While the description of the judicial member has been detailed, the hon’ble SC seems to have missed pointing out the requirements for the expert member. May be, another bench would give the same.
The Supreme Court bench has issued a direction to the Chief Justice to be a part of process of appointment of the Information Commission. The appointment of judicial member would hence worth be in consultation with the Chief Justice of India. The courts are already burdened with such a huge backlog of cases and the responsibility of framing of appropriate rules. It would be worth pointing out that section 4 of the RTI Act is yet to be implemented by most of the judicial bodies. Further, the rules framed by them in the capacity of competent authorities have received criticism for being against the letter and spirit of RTI Act.
The Supreme Court judgment has taken note of the fact that the usage of extremely vague and general terminology like social service, mass media and alike terms, being indefinite and undefined, would lead to arbitrariness and are open to abuse.
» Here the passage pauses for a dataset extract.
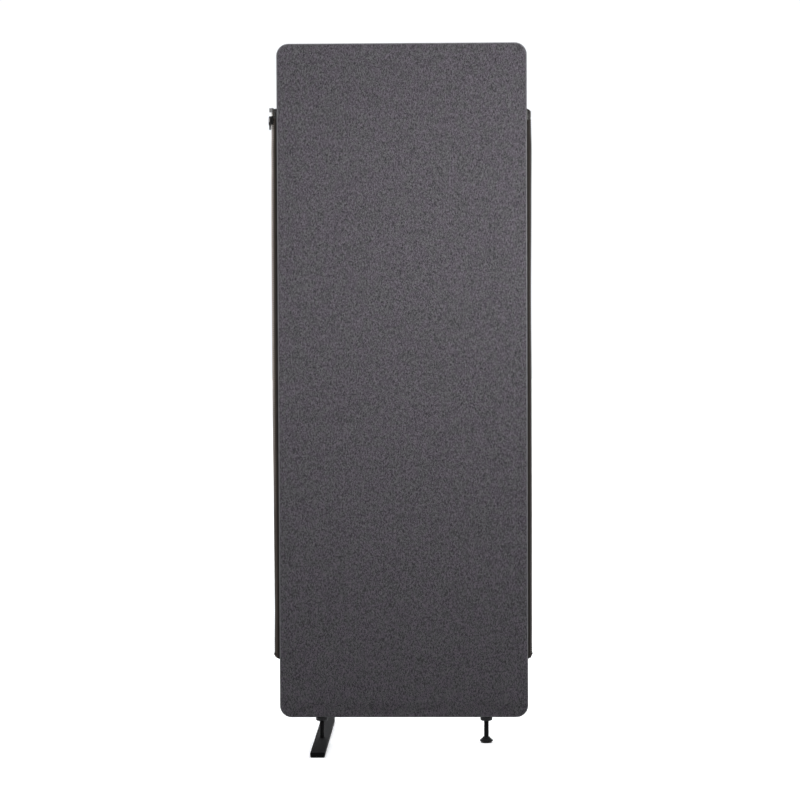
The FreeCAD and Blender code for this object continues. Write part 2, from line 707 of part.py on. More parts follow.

However, it has preferred not to provide specific guidelines itself. The judgment does not have anything to make the appointment any more transparent.
It is a regressive judgment which offers no real advantage and would only complicate the working of the Information Commissions by making it more legalistic and complex. Coupled with the power being given to the public authorities to hire the services of an advocate, the dream of bringing about transparency would be reduced to endless arguments made by the brightest minds in law and seemingly unending adjournments. Having a legal advisor at Information Commission would have helped in removing the difficulties pointed by the SC. This judgment would create more problems while solving none of the existing ones and hence the government should challenge it before the bigger bench. Let us not make the process so stringent that it hinders filing an appeal before the CIC and the citizen lose faith in the system.